Only the lines from the start of the data through the one containing "return points, faces" belong in your answer; return them exactly.

__________________________________________________

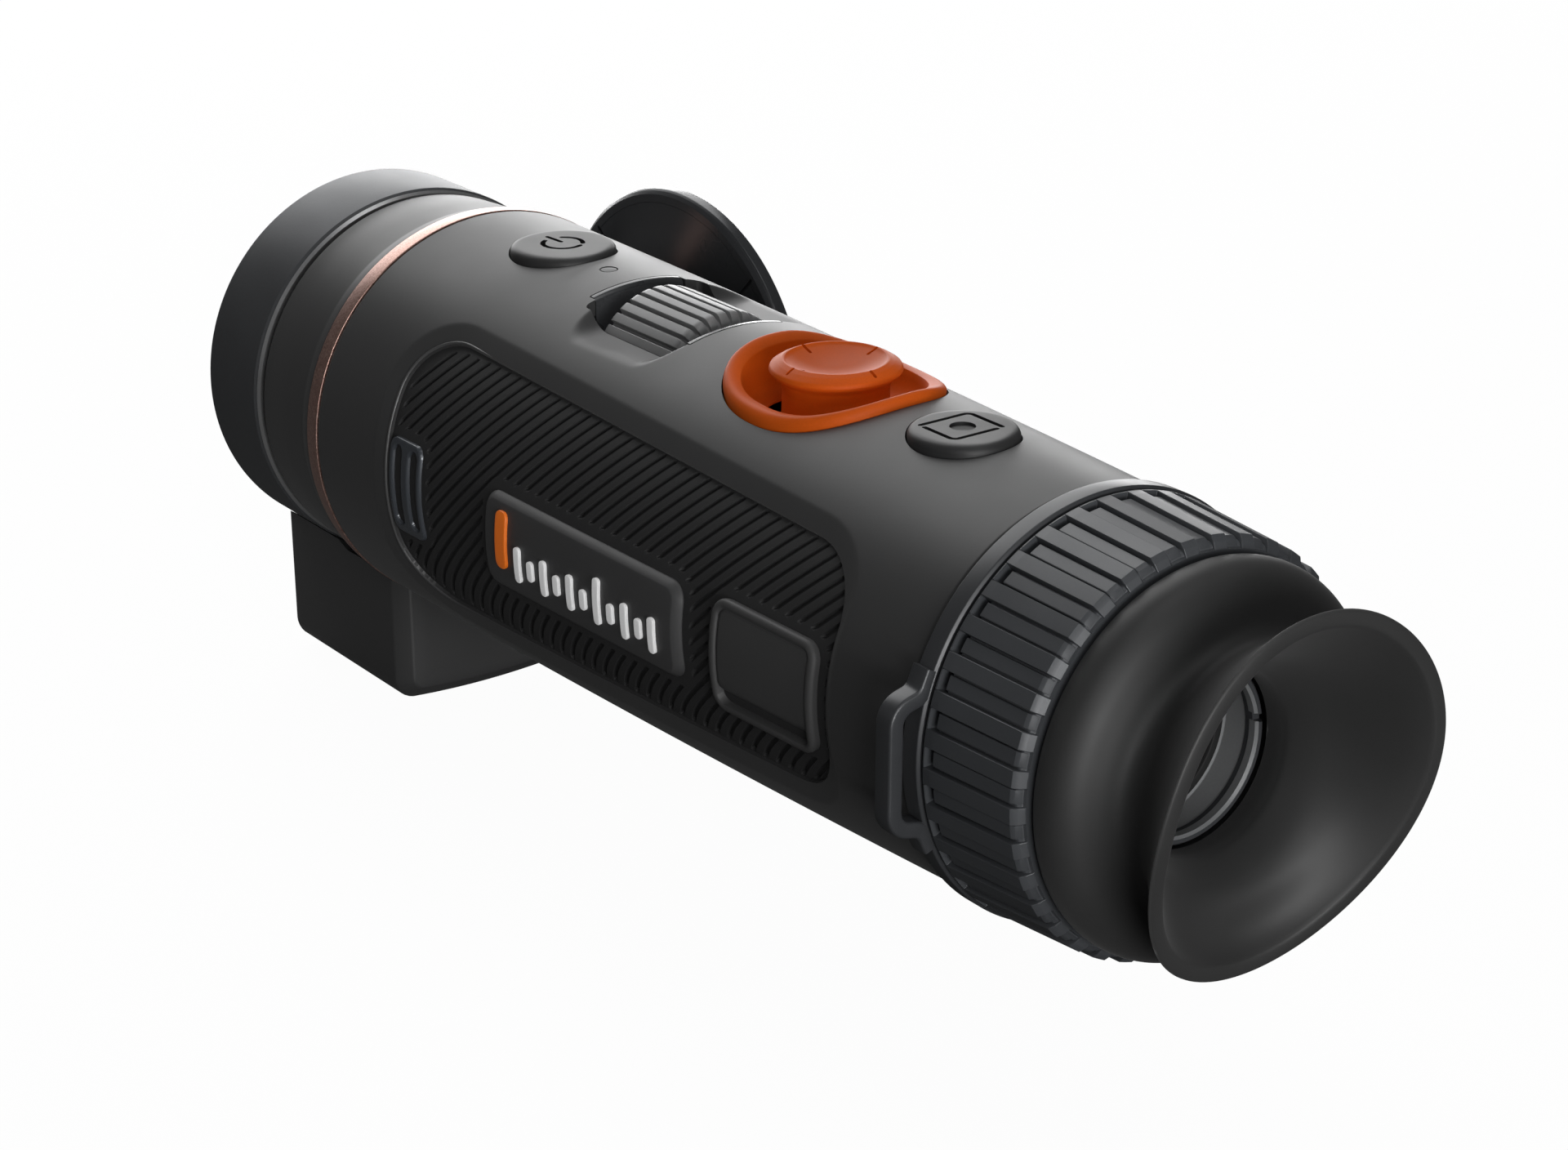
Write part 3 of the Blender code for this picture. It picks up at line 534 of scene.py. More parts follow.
def skin(loops):
    """Solid over a row of equal loops, closed at both ends."""
    count = len(loops[0])
    last = (len(loops) - 1) * count
    points = [point for loop in loops for point in loop]
    faces = [face for start in range(0, last, count)
             for face in band(start, start + count, count)]
    faces.append(tuple(range(count)))
    faces.append(tuple(range(last, last + count))[::-1])
    return points, faces


def closed_sheet(front, back, shape, keep=None):
    """Solid between two grids of points; keep picks the grid's cells."""
    grid = np.arange(len(front)).reshape(shape)
    quads = np.stack([grid[:-1, :-1], grid[1:, :-1], grid[1:, 1:], grid[:-1, 1:]], -1)
    quads = quads.reshape(-1, 4) if keep is None else quads[keep]
    edges = {}
    for quad in quads:
        for i in range(4):
            a, b = int(quad[i]), int(quad[(i + 1) % 4])
            if (b, a) in edges:
                del edges[(b, a)]
            else:
                edges[(a, b)] = True
    count = len(front)
    rim = np.array([(b, a, a + count, b + count) for a, b in edges])
    faces = np.concatenate([quads, quads[:, ::-1] + count, rim])
    used = np.unique(faces)
    index = -np.ones(2 * count, int)
    index[used] = np.arange(len(used))
    return np.concatenate([front, back])[used], index[faces]


def ring_solid(name, outline, rings, mat, replaces=None, *, place, body=BODY, cap=8,
               hole=False, sharp=32.0):
    """Solid over insets of an outline.

    rings: (inset, height) from the bottom outside over the top to the middle; a height may be a
    function of the two outline coordinates. Filled to the centre in cap steps; with hole the
    last ring joins the first.
    """
    loops = [(outline(inset), height) for inset, height in rings]
    last, top = loops[-1]
    count = len(last)
    if not hole:
        middle = last.mean(0)
        loops += [(middle + (last - middle) * (1 - k / cap), top) for k in range(1, cap)]
    faces = [face for i in range(len(loops) - 1)
             for face in band(i * count, (i + 1) * count, count)]
    start = (len(loops) - 1) * count
    if hole:
        faces += band(start, 0, count)
    else:
        tip = start + count
        faces += [(start + i, start + (i + 1) % count, tip) for i in range(count)]
        faces.append(tuple(range(count - 1, -1, -1)))
        loops.append((middle[None], top))
    flat = np.concatenate([loop for loop, _ in loops])
    heights = np.array([height(*point) if callable(height) else height
                        for loop, height in loops for point in loop])
    solid = place(flat[:, 0], flat[:, 1], heights), faces
    return piece(name, solid, mat, replaces, body, sharp)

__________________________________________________

Task result:
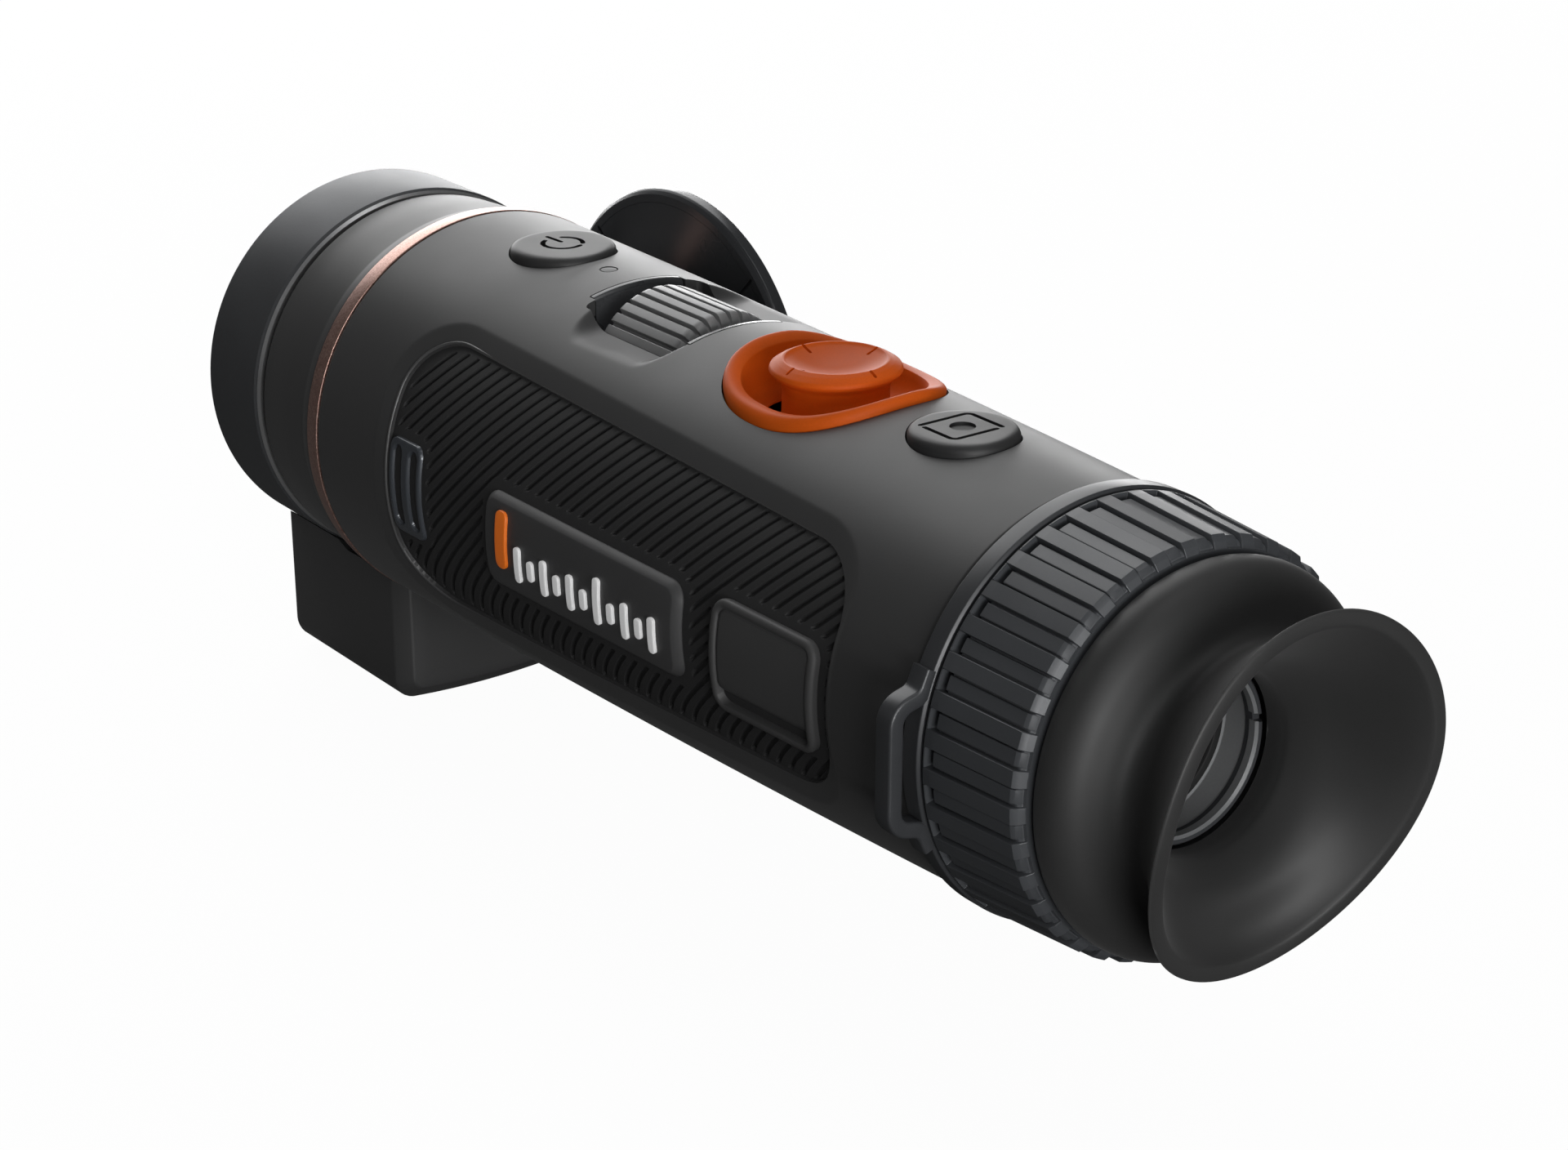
Write part 3 of the Blender code for this picture. It picks up at line 534 of scene.py. More parts follow.
def skin(loops):
    """Solid over a row of equal loops, closed at both ends."""
    count = len(loops[0])
    last = (len(loops) - 1) * count
    points = [point for loop in loops for point in loop]
    faces = [face for start in range(0, last, count)
             for face in band(start, start + count, count)]
    faces.append(tuple(range(count)))
    faces.append(tuple(range(last, last + count))[::-1])
    return points, faces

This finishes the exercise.